Kalau keyakinan ini tertanam di setiap jiwa kaum Muslimin, maka tidak akan sulit mengubah pola hidup dari satu sudut ke sudut kehidupan lain, karena tujuan hidupnya bukan dunia tapi hidup Akhirat. Tidak akan banyak tuntutan balasan dan ganjaran dunia, karena pahala Akhirat harapan utamanya.

Bila ia disarankan untuk keluar dari pekerjaan haram, tidak akan ada selentingan pertanyaan: “Terus saya mau kerja apa?”

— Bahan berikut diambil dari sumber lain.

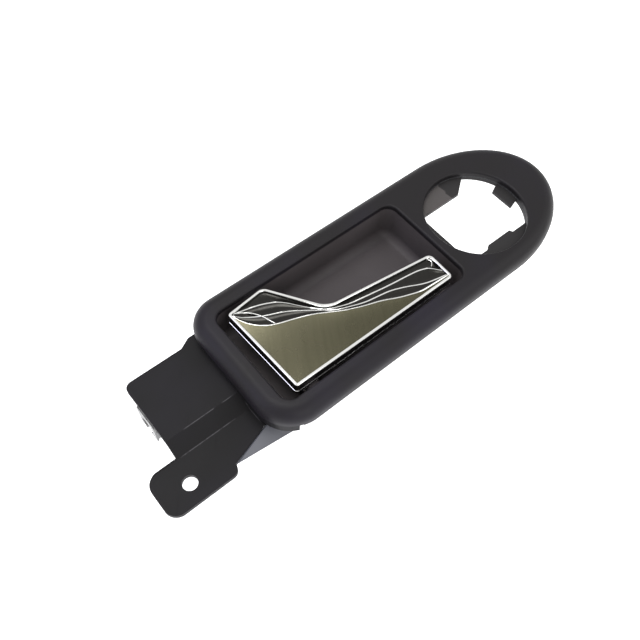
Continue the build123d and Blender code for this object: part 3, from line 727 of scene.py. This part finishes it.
@dataclass
class LeverFace:
    """The chrome pull: a bright rolled rim round a panel with scooped folds above it; the bright rim and
    crests are painted highlights, the dark olive panel a painted reflection and the scoops painted shade.

    Its measures are in millimetres.
    """

    corners: List[Flat] = field(default_factory=lambda: [
        (48.4, 41.8), (67.4, 43.6), (83.0, 20.2), (134.4, 13.2), (134.0, -1.6), (50.2, -1.0)])
    radii: List[float] = field(default_factory=lambda: [1.6, 4.0, 9.0, 3.0, 2.0, 1.6])
    top_z: float = 21.5
    depth: float = 6.0
    wall: float = 1.5
    rim: float = 1.5
    shoulder: float = 0.75
    lip: float = 1.2
    lip_step: float = 0.16
    lip_slope: float = 0.10
    ceiling_gap: float = 0.15
    roll: List[Flat] = field(default_factory=lambda: [
        (0.06, 0.32), (0.12, 0.25), (0.21, 0.18), (0.70, 0.0), (0.15, -0.15), (0.1, -0.35), (0.05, -0.7)])
    fold_levels: List[float] = field(default_factory=lambda: [0.0, 0.30, 0.05, -0.15, -0.6])
    scoop_slopes: List[float] = field(default_factory=lambda: [0.12, 0.12, 0.075])
    widest_scoop: float = 6.0
    panel_sag: float = 0.18
    panel_width: float = 12.0
    left_lean: float = 1.8
    main_fold: List[Flat] = field(default_factory=lambda: [
        (49.9, 39.6), (51.0, 35.4), (53.0, 32.1), (56.3, 28.6), (61.0, 26.0), (66.9, 24.1), (75.7, 20.7),
        (80.2, 18.2), (85.4, 15.0), (94.1, 11.1), (102.5, 8.2), (108.8, 4.9), (118.0, 1.6), (133.6, 0.6)])
    middle_fold: List[Flat] = field(default_factory=lambda: [
        (49.9, 40.2), (52.0, 37.4), (55.1, 35.0), (59.4, 32.4), (67.9, 28.7), (76.5, 22.7), (84.4, 16.6),
        (96.1, 12.0), (108.3, 9.9), (114.5, 7.4), (121.8, 3.6), (127.0, 2.2), (133.6, 0.9)])
    upper_fold: List[Flat] = field(default_factory=lambda: [
        (49.9, 40.9), (52.8, 40.2), (62.1, 37.6), (69.3, 33.9), (74.2, 27.2), (79.3, 21.2), (82.9, 18.6),
        (91.2, 15.4), (109.1, 12.3), (120.0, 10.9), (125.4, 10.0), (130.7, 7.6), (133.6, 1.3)])
    cross_folds: List[List[Flat]] = field(default_factory=lambda: [
        [(51.0, 40.6), (54.6, 38.6), (57.8, 35.4), (59.8, 31.6), (61.2, 27.2), (61.8, 25.6)],
        [(131.4, 11.9), (132.3, 10.9), (132.0, 9.4), (130.4, 8.2)]])
    columns: int = 300

    def build(self) -> bpy.types.Object:
        """Builds the rim, the sculpted face and the short cross fold, and joins them.

        Returns:
            The piece.
        """
        # One chrome in four copies: the bright one paints highlights, the others paint reflection and shade.
        chrome_copies = [BRIGHT.material(), SATIN.material(), HOLLOW.material(), FLANK.material()]
        rim = self._rim()
        face = self._face()
        ribs = [self._cross_fold(points) for points in self.cross_folds]
        for part in (rim, face, *ribs):
            for finish in chrome_copies:
                part.data.materials.append(finish)
        piece = Bench.join([rim, face, *ribs])
        Bench.finish(piece, "lever_chrome", [])
        Bench.smooth(piece, 24.0)
        place_piece(piece, "lever_cover")
        return piece

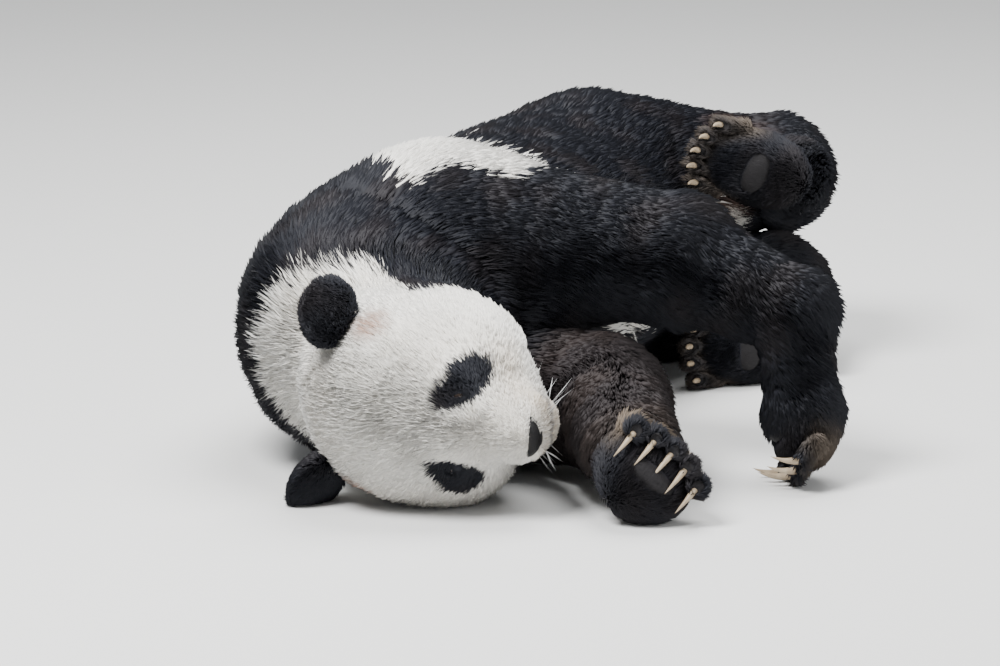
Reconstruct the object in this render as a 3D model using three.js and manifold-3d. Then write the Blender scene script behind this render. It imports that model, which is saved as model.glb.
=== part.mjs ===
// A giant panda asleep on its right side, as a still life-size model.
//
// Millimetres, +Z up. The animal faces -Y with its crown, its belly is towards +X and its back
// towards -X. The body is one smooth form, described by distance functions out to the tips of the
// coat, and parted with thin gaps into the parts that a person would name.
import * as THREE from "three";
import { mergeVertices } from "three/addons/utils/BufferGeometryUtils.js";
import Module from "manifold-3d";

const wasm = await Module();
wasm.setup();

// ---------------------------------------------------------------- driving dimensions

const GAP = 0.7; // clear space between two parts
const COARSE = 88; // mesh step on the trunk
const MEDIUM = 52; // mesh step on the limbs and neck
const HEAD_STEP = 26;
const PAW_STEP = 26;
const EAR_STEP = 21;
const NOSE_STEP = 13;
const REGION_STEP = 88; // largest mesh step of the surfaces that part one piece from the next
const MERGE = 0.05; // points of a cut piece that are closer than this become one
const REGION_RATIO = 2; // and how many of a part's own steps it may be

const TRUNK_TURN = 22; // degrees that the spine turns away from +Y, towards +X
const CHEST_CENTRE = [-118, 368, 184];
const CHEST_RADII = [262, 218, 190]; // along the spine, back to belly, across the body
const BELLY_CENTRE = [-4, 640, 182];
const BELLY_RADII = [330, 226, 186];
const RUMP_CENTRE = [104, 908, 176];
const RUMP_RADII = [262, 216, 182];

const HEAD_CENTRE = [-80, 20, 136];
const HEAD_TURN = 45; // degrees from -Y to the way the face looks, towards +X
const HEAD_DROP = 4; // degrees that the nose dips towards the floor
const HEAD_LEAN = 11; // degrees that the upper cheek leans forward

const EYE_RADIUS = 11.5;
const EYE_DEPTH = 7; // from the coat's surface down to the middle of the eyeball
const EYE_ROOT = [30, 22, 0]; // in the head's own frame: forward, left, crown
const EYE_WAY = [0.68, 0.38, 0.6]; // out of the head, through the middle of the eye
const EYE_DISH = 26; // radius of the hollow that the eye lies in
const EAR_SPOTS = { left: [-100, 113, 102], right: [-100, -119, 104] };
const EAR_RADII = [23, 47, 45];
const EAR_SPLAY = 33; // degrees that each ear leans outwards from the crown
const NOSE_SPOT = [150, 0, -20];
const NOSE_RADII = [17, 27, 19];

const TRUNK_LEAD = 18; // how far the trunk reaches up the root of each limb

const FORE_CLAW = { length: 36, radius: 5.5, bend: 12 };
const HIND_CLAW = { length: 28, radius: 5, bend: 8 };
const CLAW_ROOT = 9; // length of a claw that is sunk in its toe

const WHITE = { color: 0xe9e4d8, roughness: 0.9 };
const BLACK = { color: 0x16161a, roughness: 0.85 };
const WET_BLACK = { color: 0x0d0d0f, roughness: 0.35 };
const HORN = { color: 0xb9ab92, roughness: 0.5 };

// ---------------------------------------------------------------- small helpers

const vec = (list) => new THREE.Vector3(...list);
const radians = THREE.MathUtils.degToRad;

/** Columns of a basis whose first axis is `forward` and whose third is close to `up`. */
function basisOf(forward, up) {
  const x = forward.clone().normalize();
  const y = up.clone().cross(x).normalize();
  const z = x.clone().cross(y);
  return new THREE.Matrix4().makeBasis(x, y, z);
}

// The head's own frame: x towards the nose, y towards its left side, z towards the crown.
const headBasis = new THREE.Matrix4()
  .makeRotationY(radians(HEAD_DROP))
  .multiply(new THREE.Matrix4().makeRotationX(radians(HEAD_LEAN)))
  .multiply(basisOf(
    new THREE.Vector3(Math.sin(radians(HEAD_TURN)), -Math.cos(radians(HEAD_TURN)), 0),
    new THREE.Vector3(-Math.cos(radians(HEAD_TURN)), -Math.sin(radians(HEAD_TURN)), 0),
  ));
const headPoint = (list) => vec(list).applyMatrix4(headBasis).add(vec(HEAD_CENTRE));
const headDirection = (list) => vec(list).applyMatrix4(headBasis);

// The trunk's frame: x along the spine to the rump, y towards the back, z up.
const spineWay = new THREE.Vector3(
  Math.sin(radians(TRUNK_TURN)), Math.cos(radians(TRUNK_TURN)), 0);
const trunkBasis = basisOf(spineWay, new THREE.Vector3(0, 0, 1));

// ---------------------------------------------------------------- distance functions

/** An egg-like form; its distance is close to true near the surface. */
function egg(centre, radii, basis = new THREE.Matrix4()) {
  const inverse = basis.clone().invert();
  const r = vec(radii);
  const local = new THREE.Vector3();
  const field = (p) => {
    local.copy(p).sub(centre).applyMatrix4(inverse);
    const near = Math.hypot(local.x / r.x, local.y / r.y, local.z / r.z);
    const slope = Math.hypot(local.x / r.x ** 2, local.y / r.y ** 2, local.z / r.z ** 2);
    return slope < 1e-9 ? -Math.min(...radii) : (near * (near - 1)) / slope;
  };
  field.balls = [[centre, Math.max(...radii)]];
  return field;
}

/** A tapered rod with round ends. */
function rod(start, end, startRadius, endRadius) {
  const along = end.clone().sub(start);
  const lengthSquared = along.lengthSq();
  const offset = new THREE.Vector3();
  const field = (p) => {
    offset.copy(p).sub(start);
    const t = THREE.MathUtils.clamp(offset.dot(along) / lengthSquared, 0, 1);
    offset.addScaledVector(along, -t);
    return offset.length() - THREE.MathUtils.lerp(startRadius, endRadius, t);
  };
  field.balls = [[start, startRadius], [end, endRadius]];
  return field;
}

/** The smaller of two distances, rounded over a width k where they meet. */
function softMin(a, b, k) {
  const h = Math.max(k - Math.abs(a - b), 0) / k;
  return Math.min(a, b) - (h * h * k) / 4;
}

/** Several forms grown together, with their creases rounded over a width k. */
function grown(k, ...fields) {
  const field = (p) => fields.reduce((d, f) => softMin(d, f(p), k), 1e6);
  field.balls = fields.flatMap((f) => f.balls);
  return field;
}

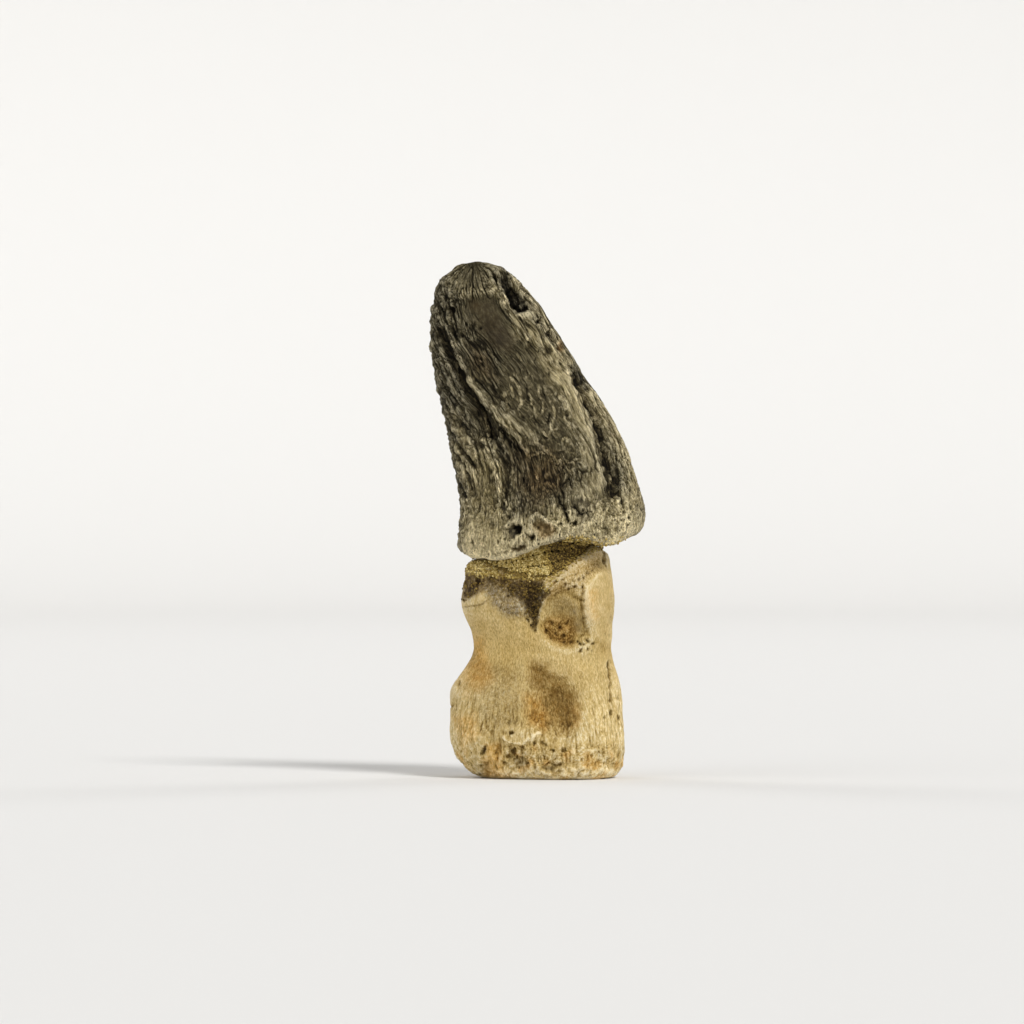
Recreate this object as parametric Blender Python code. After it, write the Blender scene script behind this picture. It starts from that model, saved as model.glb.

“Memang kalau saya keluar, saya bisa dapat penghasilan sebanyak ini lagi?”

Karena tujuan utama dia ketika meninggalkan pekerjaan haram adalah tidak mau bergelimangan dosa di dunia, agar tidak hidup sengsara di Akhirat kelak.

Katahuilah wahai saudaraku kaum Muslimin. Allah dan Rasul-Nya ﷺ telah memanggil kita ke negeri Akhirat. Sekarang tinggal sikap kita dalam menjawab panggilan ini. Kalau kita penuhi panggilan ini, kita gerakkan hati dan anggota tubuh kita untuk berangkat menuju negeri Akhirat, maka Allah akan menggantikan dunia kita dengan balasan kenikmatan seluas langit dan bumi, di Surga kelak.